Justin’s Dialogue and Origen’s apology Against Celsus ventriloquize the voice of Jewish others, and are two of our earliest Christian writings to hint at the complex, and unresolved, boundaries with Jews and Judaism through Christ’s circumcision. Scholars of Christian difference in antiquity have often been tempted to seize upon this presentation of “the other’s voice” in such texts to reconstruct some historical account of Jewish and pagan opposition to Christianity (the Quest for the Historical Trypho or Celsus, perhaps). Yet the circumcision of Christ, whose unavoidable difference destabilizes Jewish-Christian boundaries, suggests that something more intricate is taking place within early Christian dialogues with Jewish others. The entirely schematic format of the Altercation of Simon and Theophilus, in which a two-dimensional Jewish character is led like a marionette to the baptismal font, makes this point even more clearly: in tracing the interaction of Jewish and Christian voices in late antiquity, we may do better to attend to the dialogic genre rather than to the historicity of characters and events.
It is important to recognize that the format of these texts conveys as much ideological meaning as the content. By producing dialogues, these three authors conveyed the Christian desire to speak, at times, in the voice of the other: to sound like “the Jew” or “the pagan” (or, in Origen’s case, both). We need not read the attempt to erect a firm boundary against Judaism as merely reactive (“they’re just responding to criticism from Jews”), nor explain the tenuous and often contradictory nature of those boundaries as a result of the primitive level of religious development (“they’re still figuring out what they believe”).80 These externalized dialogues of difference that draw on the irresoluble multivalence of the divine circumcision, in my reading, are deliberately and productively heteroglossic in their articulation of Christian identity vis-à-vis Judaism.

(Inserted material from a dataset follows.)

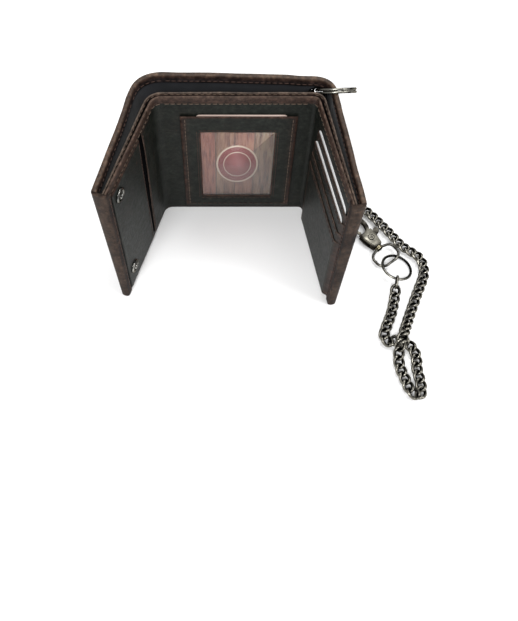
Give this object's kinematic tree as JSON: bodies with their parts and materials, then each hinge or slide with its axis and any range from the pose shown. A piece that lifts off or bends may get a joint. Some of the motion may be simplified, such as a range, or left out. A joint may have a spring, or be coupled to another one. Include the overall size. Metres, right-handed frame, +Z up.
{
  "type": "chain wallet",
  "caption": "Tri-fold leather wallet with snap fastening, card slots and a window pocket, with a curb chain and a trigger snap hook.",
  "frame": {"origin": "middle of the back panel's inner leather on the bottom edge, which the wallet stands on", "axes": "+X along the back panel towards the chain, +Y from the inside of the wallet to its back, +Z up to the open top edge"},
  "size_m": [0.1939, 0.155, 0.1134],
  "materials": {
    "outer_leather": "pull-up leather with worn brown edges",
    "lining_cloth": "matt navy-black lining",
    "divider_leather": "smooth",
    "inner_leather": "smooth, low sheen",
    "edge_leather": "worn brown",
    "window_film": "clear film",
    "insert_print": "printed card",
    "card_white": "plain card",
    "snap_metal": "antique",
    "snap_inner_metal": "satin",
    "ring_metal": "polished, gunmetal tone",
    "chain_metal": "polished, gunmetal tone",
    "hook_metal": "cast, antique nickel",
    "spring_wire": "bright"
  },
  "bodies": {
    "wallet_back": {"shell_back": "outer_leather", "lining_back": "lining_cloth", "bill_divider_back": "divider_leather", "inner_back_panel": "inner_leather", "bottom_seam_back": "divider_leather", "id_pocket_frame": "inner_leather", "id_window": "window_film", "id_insert_card": "insert_print", "shell_fold_left": "outer_leather", "lining_fold_left": "lining_cloth", "divider_fold_left": "divider_leather", "inner_fold_left": "inner_leather", "shell_fold_right": "outer_leather", "lining_fold_right": "lining_cloth", "divider_fold_right": "divider_leather", "inner_fold_right": "inner_leather", "eyelet": "snap_inner_metal", "eyelet_washer": "snap_inner_metal", "wallet_ring": "ring_metal", "chain_links": "chain_metal", "end_link_wallet": "chain_metal", "end_link_hook": "chain_metal", "hook_ring": "ring_metal", "swivel_eye": "ring_metal"},
    "flap": {"shell_flap": "outer_leather", "lining_flap": "lining_cloth", "divider_flap": "divider_leather", "inner_flap": "inner_leather", "bottom_seam_flap": "divider_leather", "edge_binding_flap": "edge_leather", "flap_plate": "inner_leather", "flap_coin_strip": "inner_leather", "snap_cap_bottom": "snap_metal", "snap_cap_top": "snap_metal", "snap_socket_bottom": "snap_inner_metal", "snap_socket_top": "snap_inner_metal"},
    "card_panel": {"shell_card_side": "outer_leather", "lining_card_side": "lining_cloth", "divider_card_side": "divider_leather", "inner_card_side": "inner_leather", "bottom_seam_card_side": "divider_leather", "edge_binding_card_side": "edge_leather", "card_slot_1": "inner_leather", "card_slot_2": "inner_leather", "card_slot_3": "inner_leather", "card_pocket": "inner_leather", "card_1": "card_white", "card_2": "card_white", "snap_stud_bottom": "snap_inner_metal", "snap_stud_top": "snap_inner_metal"},
    "hook": {"hook_body": "hook_metal", "hook_rivet": "hook_metal", "trigger_spring": "spring_wire"},
    "trigger": {"hook_trigger": "hook_metal"}
  },
  "joints": [
    {"name": "flap_fold", "type": "hinge", "parent": "wallet_back", "child": "flap", "pos_m": [-0.04011, -0.0058, 0], "axis": [0, 0, 1], "range_deg": [-72.4, 101.4], "deforming": ["shell_fold_left", "lining_fold_left", "divider_fold_left", "inner_fold_left"]},
    {"name": "card_panel_fold", "type": "hinge", "parent": "wallet_back", "child": "card_panel", "pos_m": [0.04218, -0.0026, 0], "axis": [0, 0, -1], "range_deg": [-25, 100.3], "deforming": ["shell_fold_right", "lining_fold_right", "divider_fold_right", "inner_fold_right"]},
    {"name": "hook_swivel", "type": "hinge", "parent": "wallet_back", "child": "hook", "pos_m": [0.0869, -0.0263, 0.0031], "axis": [0.5821, -0.8131, 0], "continuous": true},
    {"name": "trigger_pivot", "type": "hinge", "parent": "hook", "child": "trigger", "pos_m": [0.0869, -0.0263, 0.0031], "axis": [0, 0, -1], "range_deg": [0, 13], "stiffness_Nm_per_rad": 0.003}
  ]
}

Especially the Altercation, from a later period than Justin’s or Origen’s texts, on the other side of the Constantinian divide, illuminates the hybrid character of the early Christian dialogic imagination. That is, beyond the debates about the historicity of Trypho, Celsus, or even Celsus’s prosopopoeial Jew,81 the Altercation underscores the degree to which Christians conjured a Jewish voice to serve their own needs. Simon, the weakest member of the chorus of Jewish voices surveyed here, makes all too clear the Christian desire to exert control over “the Jew” on the written page. Even if we can convince ourselves that we hear traces of a “real Jew” somewhere in Simon’s obsequious interlocution,82 we must confront him as a creature of Christian literary projection. In fact, Simon’s character rang so false for Adolf von Harnack that he served as a centerpiece for the German church historian’s argument about the fictitiousness of all such “Jewish-Christian dialogues.”83 For Harnack, unable to believe that Simon was anything more than a cipher, the actual target of such texts, from Justin’s Dialogue onward, were heretics and pagans, not the moribund Jews who had slinked off after their rejection of Christ and their failed rebellions.84
But if Simon’s flatness makes us recognize the artifice involved in the Christian production of these ancient Jewish voices, the robustness of Justin’s Trypho and even Origen’s own ambivalence in the face of a rhetorical Jewish opponent lead us to acknowledge the flip side: that, for all of this literary invention and artifice, Christians were drawn to elaborate the image of the Jew as their troubling interlocutor. The dialogic imagination of early Christians did not erase and silence those Jewish voices, but preserved them. The fact that Simon turned so easily to the baptismal font may lead us to question the “historical Simon,” or even his authentic Jewish credentials; it should not, however, lead us to ignore his necessary Jewishness, the framing of Christian mastery as an encounter with a Jew, the transformation of a Jew, and a desire to confront and domesticate Jewishness within Christianity.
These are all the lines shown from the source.